Olhei pra frente e pulei. Senti cada centímetro do meu corpo enrijecer com a queda livre. Abri os braços e tive a sensação que sempre sonhei: voar. Era incrível. Pena que não durou muito.

16 de jan. de 2011

Algo de extrema inutilidade.


Venho por este, noticiar um fato de nula importância para a sociedade: não obtenho mais resultados em minhas tentativas de por pra fora tudo que sinto através de palavras.
As folhas permanecem em branco, quase do jeito que as encontrei. Se não fosse pelos pequenos amassados na ponta ou pelas inúmeras marcas das vezes que passei a borracha sobre rabiscos do lápis.
A inspiração não me habita mais. Essa fugiu, não deixou explicações ou substituição. Procuro-a em todas as partes. Todas. Vejo um pássaro voar. Liberdade. Jamais sentira isso, portanto não posso escrever a respeito. Duas pessoas felizes.
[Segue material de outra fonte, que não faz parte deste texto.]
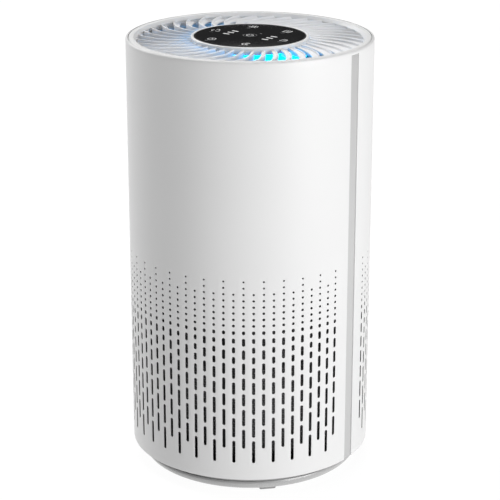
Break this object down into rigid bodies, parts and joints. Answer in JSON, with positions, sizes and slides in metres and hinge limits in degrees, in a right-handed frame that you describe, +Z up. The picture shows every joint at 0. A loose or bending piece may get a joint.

Amor. Não me atrevo a falar sobre. Complexo demais. É preciso sentir para saber, e quem dirá que você realmente saberá?
Enfim, todos os fatos me levam a mesma conclusão: desaprendi a amar. Desaprendi a viver. Desaprendi a respirar. Desaprendi a escrever.
Enquanto isso procurarei outras formas de desabafar. Mas provavelmente não vou encontrar, porque a única coisa que sei fazer é escrever.
Quando na verdade eu não sei, apenas tento. Saber é entender, dominar, compreender etc.
Eu não sei de nada, não domino nem sequer minha personalidade. O que fazer se não escrever? Por que não tentar? Por que não errar? Por que não consigo mais?
Encontrarei a resposta escrevendo. E venho por este, noticiar um fato que continua sendo de nula importância para antes sociedade, agora para alguém: vou continuar tentando obter resultados em minhas tentativas de por pra fora tudo que sinto através de palavras.